Reacting to the recent passing of HR1 – the legislative embodiment of Project 2025, Paul Krugman wrapped up a recent blog with the following observation:
“MAGA and the manosphere may hate clean energy, but they won’t be able to stop the rise of renewables. All they can do, possibly, is stop the rise of renewables in the United States. Other nations, China in particular, are making huge investments in wind and solar power, because they understand what Trump and his allies refuse to acknowledge — that this is the only way forward.

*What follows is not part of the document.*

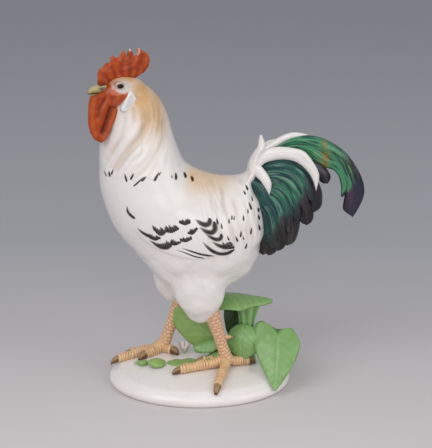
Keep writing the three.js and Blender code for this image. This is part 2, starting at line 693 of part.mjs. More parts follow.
const OVAL_LEAF = [0.25, 0.7, 0.95, 1, 0.85, 0.5, 0.06];
const LEAVES = {
  leaf_top: {
    root: stemPoint(-21, 4, STEM_HEIGHT + 5), azimuth: -9, climb: -3, bend: 20, length: 40, width: 38,
    widths: [0.95, 1, 0.85, 0.68, 0.52, 0.34, 0.05], roll: -38, cup: -0.25,
  },
  leaf_fold: {
    root: stemPoint(-2, -4, 0.72 * STEM_HEIGHT), azimuth: -112, climb: -30, bend: 80, length: 30, width: 18,
    widths: [0.5, 0.85, 1, 1, 0.8, 0.5, 0.1], cup: -0.3,
  },
  leaf_heart: {
    root: HEART_ROOT, azimuth: -97, climb: -46, bend: 12, length: 38.5, width: 31,
    widths: [0.74, 1, 0.95, 0.8, 0.58, 0.32, 0.05], cup: -0.12, lobe: 8,
  },
  leaf_upright: {
    root: stemPoint(-22, 6, 0.28 * STEM_HEIGHT), azimuth: 176, climb: 36, bend: -16, length: 37, width: 24,
    widths: OVAL_LEAF, roll: -70, cup: 0.15,
  },
  leaf_rolled: {
    root: stemPoint(-16, 0, 0.4 * STEM_HEIGHT), azimuth: 196, climb: -22, bend: 8, length: 24, width: 13,
    widths: [0.8, 1, 1, 0.95, 0.8, 0.5, 0.1], cup: 0.9,
  },
  leaf_low: {
    root: stemPoint(-14, -4, 0.22 * STEM_HEIGHT), azimuth: 200, climb: -12, bend: 10, length: 28, width: 16,
    widths: OVAL_LEAF, cup: 0.2, roll: 20,
  },
  leaf_ground: {
    root: onGround(2, -6, 1.2), azimuth: 172, climb: -4, bend: 4, length: 22, width: 12,
    widths: OVAL_LEAF, cup: 0.1,
  },
  leaf_bud: {
    root: onGround(-26, -6, 1.8), azimuth: 196, climb: 14, bend: 34, length: 13, width: 11,
    widths: OVAL_LEAF, cup: 0.25,
  },
  leaf_small: {
    root: onGround(-37, -4, 1.4), azimuth: 182, climb: 6, bend: 12, length: 8, width: 4.5,
    widths: OVAL_LEAF, cup: 0.1,
  },
  leaf_rear: {
    root: onGround(30, -3, 3), azimuth: -40, climb: -6, bend: 6, length: 16, width: 14,
    widths: OVAL_LEAF, cup: 0.1,
  },
};

// Stalk on the left that carries the upright and the rolled leaf
function sideStalkForm() {
  const foot = onGround(STEM_PLACE.x - 24, STEM_PLACE.y + 6, -2);
  return bar(
    [foot, foot.clone().add(point(2, 0.5, 9)), stemPoint(-21, 6, 0.34 * STEM_HEIGHT)],
    halves([1.4, 1.1, 0.8], PETIOLE_DIAMETER),
    TOE_SIDES,
  );
}

function flowerForm() {
  const radius = FLOWER_DIAMETER / 2;
  const profile = [[0, -0.2], [0.35, -0.2], [0.5, 0.4], [0.95, 0.85], [1, 1], [0.6, 0.8], [0, 0.65]];
  const points = profile.map(([out, rise]) => new THREE.Vector2(out * radius, rise * FLOWER_HEIGHT));
  const geometry = bare(new THREE.LatheGeometry(points, 10));
  geometry.rotateX(Math.PI / 2);
  return geometry.translate(...onGround(FLOWER_PLACE.x, FLOWER_PLACE.y, 0).toArray());
}

// Assembly: a piece is cut back to a luting seam by every piece that was set before it
const rooster = new THREE.Group();
const placed = [];

function set(name, finish, forms, finished = null) {
  let solid = finished ?? unionOf(forms);
  const room = new THREE.Box3();
  for (const form of forms) room.union(new THREE.Box3().setFromBufferAttribute(form.attributes.position));
  for (const earlier of placed) {
    if (earlier.room.clone().expandByScalar(LUTING_GAP).intersectsBox(room)) {
      for (const form of earlier.forms) solid = solid.subtract(solidOf(grown(form, LUTING_GAP)));
    }
  }
  const mesh = new THREE.Mesh(geometryOf(largestOf(solid)), finish);
  mesh.name = name;
  rooster.add(mesh);
  placed.push({ room, forms });
}

set('base', MOUND_WHITE, [moundForm()]);

const hollow = solidOf(trunkForm(SHELL_WALL, TRUNK.slice(1, -1), HOLLOW_SIDES));
const vent = bare(new THREE.CylinderGeometry(VENT_DIAMETER / 2, VENT_DIAMETER / 2, BODY_HEIGHT, 10));
vent.rotateX(Math.PI / 2).translate(...trunkPoint(0.63, 0).toArray());
const trunk = solidOf(trunkGeometry).subtract(hollow).subtract(solidOf(vent));
const seams = { body: slab(SEAM_Z - LUTING_GAP / 2, false), neck: slab(SEAM_Z + LUTING_GAP / 2, true) };

for (const [name, seam] of [['body_shell', seams.body], ['neck_shell', seams.neck]]) {
  const mesh = new THREE.Mesh(geometryOf(largestOf(trunk.intersect(seam))), WHITE);
  mesh.name = name;
  rooster.add(mesh);
}
const trunkRoom = new THREE.Box3().setFromBufferAttribute(trunkGeometry.attributes.position);
placed.push({ room: trunkRoom, forms: [trunkGeometry] });

set('head', COMB_RED, [headForm()]);
set('beak', BEAK_HORN, [beakForm()]);
set('comb', COMB_RED, [combForm()]);
for (const [sideName, side] of [['left', -1], ['right', 1]]) {
  set(`wattle_${sideName}`, COMB_RED, [wattleForm(side)]);
  set(`earlobe_${sideName}`, LOBE_WHITE, [earlobeForm(side)]);
  const wing = largestOf(wingSolid(side));
  set(`wing_${sideName}`, WHITE, [geometryOf(wing)], wing);
}

for (const [sideName, thigh] of Object.entries(THIGHS)) {
  set(`thigh_${sideName}`, WHITE, [thighForm(thigh)]);
}

const FEET = {
  left: {
    thigh: THIGHS.left, heel: LEFT_HEEL,
    headings: { middle: 200, outer: 258, inner: 178, hind: 20 },
  },
  right: {
    thigh: THIGHS.right, heel: RIGHT_HEEL,
    headings: { middle: 199, outer: 186, inner: 222, hind: -42 },
  },
};
const TOE_LENGTHS = {
  left: {
    middle: MIDDLE_TOE_LENGTH, outer: OUTER_TOE_LENGTH,
    inner: INNER_TOE_LENGTH, hind: HIND_TOE_LENGTH,
  },
  right: {
    middle: 0.95 * MIDDLE_TOE_LENGTH, outer: 0.7 * OUTER_TOE_LENGTH,
    inner: INNER_TOE_LENGTH, hind: 0.6 * HIND_TOE_LENGTH,
  },
};

for (const [sideName, { thigh, heel, headings }] of Object.entries(FEET)) {
  set(`shank_${sideName}`, LEG_TAN, [shankForm(thigh, heel)]);
  for (const [toe, heading] of Object.entries(headings)) {
    set(`toe_${sideName}_${toe}`, LEG_TAN, [toeForm(heel, heading, TOE_LENGTHS[sideName][toe])]);
  }
  set(`spur_${sideName}`, LEG_TAN, [spurForm(thigh, heel)]);
}

set('tail_fan', TAIL_BLACK, fanForms());
set('tail_spike', WHITE, [spikeForm()]);
set('sickle_green', SICKLE_GREEN, [sickleForm()]);
set('sickle_white', WHITE, [sickleWhiteForm()]);
for (const [sideName, side] of [['left', -1], ['right', 1]]) {
  set(`coverts_${sideName}`, TEAL, covertForms(side));
  set(`crescent_${sideName}`, WHITE, [crescentForm(side)]);
  set(`plume_${sideName}`, WHITE, [plumeForm(side)]);
}

set('plant_stem', LEAF_GREEN, stemForms());
set('side_stalk', LEAF_GREEN, [sideStalkForm()]);
for (const [name, leaf] of Object.entries(LEAVES)) set(name, LEAF_GREEN, [leafForm(leaf)]);
set('flower', BLOSSOM, [flowerForm()]);

export default rooster;
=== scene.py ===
"""Looks of a glazed porcelain rooster that stands on a mound among leaves.

Lengths are millimetres in the model's frame: the bird looks along -X, its left side faces -Y and
the mound's underside is Z = 0. Blender gets them in metres through the one constant MM.
"""

import math
from types import SimpleNamespace

import bmesh
import bpy
import numpy as np
from mathutils import Matrix, Vector
from mathutils.bvhtree import BVHTree


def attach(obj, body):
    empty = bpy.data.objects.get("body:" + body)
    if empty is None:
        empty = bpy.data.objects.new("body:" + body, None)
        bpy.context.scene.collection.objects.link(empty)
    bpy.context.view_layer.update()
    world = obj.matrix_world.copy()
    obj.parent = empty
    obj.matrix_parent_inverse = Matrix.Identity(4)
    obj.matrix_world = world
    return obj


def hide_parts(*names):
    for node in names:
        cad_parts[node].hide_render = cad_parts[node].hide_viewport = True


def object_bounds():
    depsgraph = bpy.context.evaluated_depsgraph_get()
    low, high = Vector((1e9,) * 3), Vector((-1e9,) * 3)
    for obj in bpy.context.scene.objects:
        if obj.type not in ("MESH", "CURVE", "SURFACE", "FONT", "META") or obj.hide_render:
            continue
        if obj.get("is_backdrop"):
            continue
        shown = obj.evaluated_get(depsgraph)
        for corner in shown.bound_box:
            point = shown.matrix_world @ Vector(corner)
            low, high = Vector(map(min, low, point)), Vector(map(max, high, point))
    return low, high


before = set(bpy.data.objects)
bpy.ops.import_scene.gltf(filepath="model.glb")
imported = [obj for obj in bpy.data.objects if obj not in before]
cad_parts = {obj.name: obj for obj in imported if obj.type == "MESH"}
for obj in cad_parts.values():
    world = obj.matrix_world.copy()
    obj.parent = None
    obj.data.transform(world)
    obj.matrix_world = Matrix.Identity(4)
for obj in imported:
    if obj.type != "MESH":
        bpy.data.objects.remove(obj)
CAD_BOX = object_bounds()

bl_info = {
    "name": "Porcelain rooster",
    "version": (1, 0, 0),
    "blender": (4, 5, 0),
    "location": "3D View > Sidebar > Rooster",
    "description": "Builds a glazed porcelain rooster on a mound, piece by piece",
    "category": "Add Mesh",
}

MM = 0.001
BODY = "root"
SIDES = {"left": -1, "right": 1}


def linear(code):
    """Linear colour of an sRGB hex value."""
    parts = [int(code[i : i + 2], 16) / 255 for i in (1, 3, 5)]
    return tuple(c / 12.92 if c <= 0.04045 else ((c + 0.055) / 1.055) ** 2.4 for c in parts)


# Settings


def length(name, description, default, low=0.0):
    """A length property, written here in millimetres and kept in metres."""
    size = {"default": default * MM, "min": low * MM, "subtype": "DISTANCE", "precision": 5}
    return bpy.props.FloatProperty(name=name, description=description, **size)


def number(name, description, default, unit="NONE"):
    """A plain number property."""
    return bpy.props.FloatProperty(name=name, description=description, default=default, unit=unit)


def colour(name, description, code):
    """A colour property from an sRGB hex value."""
    return bpy.props.FloatVectorProperty(
        name=name, description=description, subtype="COLOR", size=3, default=linear(code), min=0, max=1
    )


class RoosterSizes(bpy.types.PropertyGroup):
    """Relief and thickness of the modelled clay."""

    skin_pitch: length("Skin pitch", "Mesh size of the bird's skin", 0.85, 0.4)
    strand_relief: length("Strand relief", "Depth of the feather strands", 0.2)
    fold_depth: length("Neck fold depth", "Depth of the S-shaped fold in the hackle", 1.5)
    wing_relief: length("Wing relief", "How far the wing stands off the body", 0.9)
    contour_relief: length("Contour relief", "Lumps of the belly and thigh feathers", 0.7)
    rump_relief: length("Rump relief", "How far the rump's feathers lap over the tail", 2.2)
    vane_lines: length("Vane lines", "Distance between the lines along a tail feather", 1.5, 0.5)
    vane_relief: length("Vane relief", "Depth of the lines along a tail feather", 0.22)
    scale_rows: length("Scale rows", "Height of a row of scales on the shank", 2.7, 1.0)
    toe_rows: length("Toe rows", "Length of a toe's cross scale", 1.9, 1.0)
    scale_relief: length("Scale relief", "How far the scales stand out", 0.4)
    comb_thickness: length("Comb thickness", "Thickness of the comb", 5.0, 1.0)
    wattle_thickness: length("Wattle thickness", "Thickness of a wattle", 5.0, 1.0)
    leaf_thickness: length("Leaf thickness", "Thickness of a leaf", 2.5, 0.5)
    brush_height: length("Brush height", "How far brushed enamel stands on the glaze", 0.12)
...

So while MAGA’s attempt to strangle clean energy will increase the risks of global climate catastrophe, it will also increase the risks of U.S. economic stagnation, forcing our nation to remain wedded to obsolete energy technologies while other countries march into the future.”

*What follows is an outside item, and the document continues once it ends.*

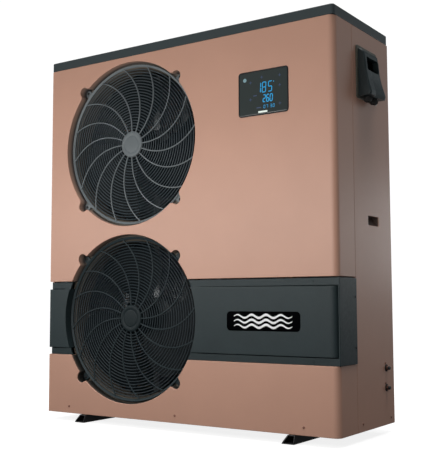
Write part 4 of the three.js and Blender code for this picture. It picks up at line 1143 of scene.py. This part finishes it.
def digit(symbol, x, z, width, height, bar, front):
    """Bars of a seven-segment figure, its lower left corner at (x, z)."""
    bars = []
    for name in SEGMENTS_OF[symbol]:
        start, end = (Vector((u * width, v * height / 2)) for u, v in SEGMENT_ENDS[name])
        along = (end - start).normalized()
        side = Vector((-along.y, along.x)) * bar / 2
        start, end = start + along * bar * 0.6, end - along * bar * 0.6
        tip = along * bar / 2
        loop = [start - tip, start - side, end - side, end + tip, end + side, start + side]
        lean = [(x + p.x + p.y * 0.06, z + p.y) for p in loop]
        bars.append(slab(lean, front - 0.12, front + 0.1, 0.03))
    return bars


def make_display():
    (x0, front, z0), (x1, _, z1) = extent("display_bezel")
    rings = []
    for inset, y, corner in BEZEL_RINGS:
        loop = rounded_rect(x0 + inset, x1 - inset, z0 + inset, z1 - inset, corner, 8)
        rings.append(at_depth(loop, front + y))
    bm = bmesh.new()
    loft(bm, rings)
    turn_out(bm, -Y)
    open_piece("display_frame", bm, "black_plastic", "display_bezel")
    glass = extent("display_glass")[0].y
    loop = rounded_rect(x0 + 3.8, x1 - 3.8, z0 + 3.8, z1 - 3.8, 6.2, 8)
    make_piece("display_pane", [slab(loop, glass, glass + 2.4, 0.5)], "display_window", "display_glass")

    def mark(place, size, rise, segments):
        x, up = place
        return stacked("front", (x, glass, z0 + up), [(size, -0.1), (size, rise)], segments)

    def dash(box, rise, edge):
        left, right, low, high = box
        loop = rounded_rect(left, right, z0 + low, z0 + high, 1.2, 3)
        return slab(loop, glass - rise, glass + 0.1, edge)

    lights = [mark(POINT_MARK, 1.6, 0.1, 16)]
    for figures, edges, up, *sizes in READOUTS:
        for symbol, x in zip(figures, edges):
            lights += digit(symbol, x, z0 + up, *sizes, glass)
    dim = [mark(place, cross_recess(5), 0.12, 32) for place in ICONS]
    dim += [dash(box, 0.1, 0.02) for box in DASHES]
    make_piece("display_digits", lights, "display_light")
    make_piece("display_icons", dim, "display_dim")
    make_piece("display_power_mark", [mark(POWER_MARK, 6, 0.12, 24)], "display_pale")
    make_piece("display_bar", [dash(BAR, 0.12, 0.03)], "display_white")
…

Electricity is kind of fundamental to making things. It’s harder to reshore industry if electricity costs too much, or lacks reliability. So did Krugman go too far – or not far enough? The rollback of support for renewable energy in HR1 may distract our attention from five fundamental trends shaping the way we make and consume electricity. Tariff policy can slow the pace of these trends, but there is no mistaking the direction they point.
These fundamentals are:
1. The trend in the cost/performance/longevity of battery energy storage systems

2. The trend in the unit cost of renewable energy production

Source: IRENA
3. The price volatility experienced by industrial electricity buyers

4. Growing demand for electricity

5. Growing threats to the reliability of grid-supplied electricity
“With projected load growth, retirements increase the risk of power outages by 100 times in 2030. Allowing 104 GW of firm generation to retire by 2030—without timely replacement—could lead to significant outages when weather conditions do not accommodate wind and solar generation. Modeling shows annual outage hours could increase from single digits today to more than 800 hours per year. Such a surge would leave millions of households and businesses vulnerable.”

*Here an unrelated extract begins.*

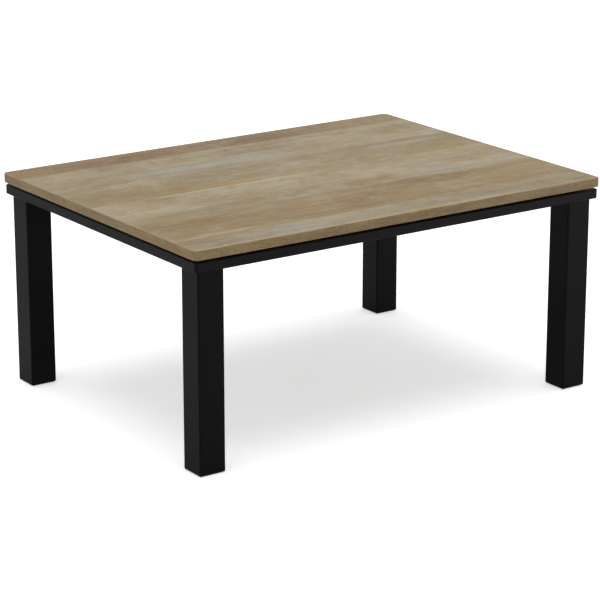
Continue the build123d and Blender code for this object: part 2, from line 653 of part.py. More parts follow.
def thermostat():
    """A bimetal disc thermostat: a round cup on a fixing plate, with two blade terminals."""
    cup = slab(24, 16, 0, 0.8) + post(0, 0, 0.8, 8, THERMOSTAT_RADIUS)
    for side in (-1, 1):
        cup += block((-2.4, 2.4), sorted((side * 4, side * 4.8)), (8, 10.5))
    return Pos(*THERMOSTAT_PLACE, FLANGE_BOTTOM) * cup


def thermal_fuse():
    """A cylindrical fuse in a saddle clip."""
    fuse = rod(-FUSE_HALF_LENGTH, FUSE_HALF_LENGTH, 0, FUSE_AXIS_HEIGHT, 2)
    fuse += block((-3, 3), (-2.6, 2.6), (0, 2.4))
    fuse += block((-3, 3), (-7, 7), (0, 0.8))
    return Pos(*FUSE_PLACE, FLANGE_BOTTOM) * fuse


def terminal_block():
    """A moulded four-way terminal block with screw wells and a wire channel through each way."""
    bottom = FLANGE_BOTTOM
    near, far = TERMINAL_X
    reach = 2 * TERMINAL_PITCH
    body = block((near, far), (-reach, reach), (bottom, bottom + 10))
    for y in TERMINAL_WAYS:
        for x in (near + 6, far - 6):
            body -= block((x - 2.6, x + 2.6), (y - 2.6, y + 2.6), (bottom + 4, bottom + 10))
        body -= block((near, far), (y - 1.6, y + 1.6), (bottom + 3.4, bottom + 6.6))
    return body


def wire(*points):
    """A thin stiff lead of six-sided section along straight runs."""
    path = Polyline(*points)
    start = Plane(origin=path @ 0, z_dir=path % 0)
    return sweep(start * RegularPolygon(WIRE_RADIUS, 6), path=path, transition=Transition.RIGHT)


def lead_wires():
    """Supply leads, tube leads, the jumper between the tubes, and the leads to thermostat and fuse."""
    low = TUBE_Z + 2.5
    high = FLANGE_BOTTOM + 5
    block_end = TERMINAL_X[1] - 3
    block_start = TERMINAL_X[0] + 3
    jumper_x = COIL_LEAD_END - 1.5
    wires = [wire((-jumper_x, -TUBE_OFFSET, low), (-jumper_x, TUBE_OFFSET, low))]
    for side in (-1, 1):
        inner_way, outer_way = side * TERMINAL_WAYS[2], side * TERMINAL_WAYS[3]
        wires.append(wire(
            (NECK_START, inner_way, low + 2), (LEAD_RISE_X, inner_way, low + 2),
            (LEAD_RISE_X, inner_way, high), (block_end, inner_way, high),
        ))
        wires.append(wire(
            (jumper_x, side * TUBE_OFFSET, low), (jumper_x, side * 22, low),
            (LEAD_RISE_X, outer_way, high), (block_end, outer_way, high),
        ))

    thermostat_x, thermostat_y = THERMOSTAT_PLACE
    cup_side = (thermostat_x, thermostat_y + THERMOSTAT_RADIUS + WIRE_RADIUS, FLANGE_BOTTOM + 5.5)
    wires.append(wire(
        (block_start, TERMINAL_WAYS[3], high), (70, TERMINAL_WAYS[3], high), (58, 49, high),
        (-72, 49, high), cup_side,
    ))
    fuse_x, fuse_y = FUSE_PLACE
    axis = FLANGE_BOTTOM + FUSE_AXIS_HEIGHT
    fuse_end = fuse_x + FUSE_HALF_LENGTH
    wires.append(wire(
        (block_start, TERMINAL_WAYS[0], high), (70, TERMINAL_WAYS[0], high), (58, -49, high),
        (-40, -49, high), (fuse_end + 16, fuse_y, axis), (fuse_end, fuse_y, axis),
    ))
    return Compound(wires)


# ---------------------------------------------------------------- assembly
def all_pieces():
    """Every piece by its node name."""
    pieces = {}
    pieces.update(top_board())
    pieces.update(frame_rails())
    pieces["mitre_tongues"] = Compound(mitre_tongues())
    pieces.update(crossbars())
    pieces.update(slip_pads())
    pieces.update(legs())
    pieces.update(leg_fasteners())
    pieces["heater_casing"] = heater_casing()
    pieces["heater_reflector"] = heater_reflector()
    pieces["guard_frame"] = guard_frame()
    pieces["guard_grille"] = guard_grille()
    pieces.update(quartz_tubes())
    pieces.update(fan_drive())
    pieces.update(heater_screws())
    pieces.update(power_inlet())
    pieces["thermostat"] = thermostat()
    pieces["thermal_fuse"] = thermal_fuse()
    pieces["terminal_block"] = terminal_block()
    pieces["lead_wires"] = lead_wires()
    return pieces


os.makedirs("parts", exist_ok=True)
for node, shape in all_pieces().items():
    export_step(shape, f"parts/{node}.step")
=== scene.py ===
# %% [markdown]
# # Dressing a heated low table
# A kotatsu is a low table with a heater under it. A loose board printed like old oak planks rests on a
# thin black frame, four square legs are bolted up into that frame, and a flat heater with two quartz
# tubes and a fan hangs from two crossbars.
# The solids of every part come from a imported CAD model, which stays where it is. This script gives each
# part its finish, and adds the small forms that read better as fine surfaces than as solids.

from math import cos, pi, radians, sin

import bmesh
import bpy
import numpy as np
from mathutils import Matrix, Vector


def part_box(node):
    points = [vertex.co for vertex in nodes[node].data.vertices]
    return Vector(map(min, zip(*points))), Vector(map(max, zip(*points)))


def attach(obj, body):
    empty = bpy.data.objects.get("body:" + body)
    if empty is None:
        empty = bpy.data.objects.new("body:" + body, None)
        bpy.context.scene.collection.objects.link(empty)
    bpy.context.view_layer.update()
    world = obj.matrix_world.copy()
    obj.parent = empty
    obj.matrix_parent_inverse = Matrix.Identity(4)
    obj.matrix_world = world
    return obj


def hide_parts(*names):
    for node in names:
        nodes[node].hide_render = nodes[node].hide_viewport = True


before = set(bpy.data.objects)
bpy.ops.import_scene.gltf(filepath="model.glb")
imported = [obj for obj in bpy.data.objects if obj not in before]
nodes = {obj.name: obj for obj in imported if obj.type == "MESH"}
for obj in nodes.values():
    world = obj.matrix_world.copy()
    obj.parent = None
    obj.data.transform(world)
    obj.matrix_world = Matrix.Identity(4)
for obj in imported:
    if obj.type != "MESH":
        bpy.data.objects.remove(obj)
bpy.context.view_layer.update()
MM = 0.001
print("parts loaded:", len(nodes))

# %% [markdown]
# # Shader maths as plain sums
# A finish is a formula: grain plus patches, times a tint. In the node editor each sum and product is one
# node and its wires, which soon hides the formula. A small class that holds a socket and overloads the
# arithmetic operators lets Python write the formula, while every operation still adds its own Math node.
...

https://www.energy.gov/articles/department-energy-releases-report-evaluating-us-grid-reliability-and-security
HR 1 will not change the direction of any of these trends. It may amplify the last three noted above.
A possible near-term effect of HR1 will be to shift the locus of renewable energy development away from grid-scale systems dominated by established energy industry incumbents and towards a nimble group of suppliers and customers who find ways to leverage the fundamental trends in the energy industry with smaller distributed behind-the-meter renewable generation and storage solutions that stabilize cost, add resilience, and improve sustainability for the energy off-taker.
The pace of large-scale renewable development in the US has undoubtedly been set back by HR1. But as long as state legislatures, system operators and regulators facilitate interconnection of distributed energy resources, (enabling net-metering and demand-response systems) American ingenuity can survive project 2025. We’re betting on it.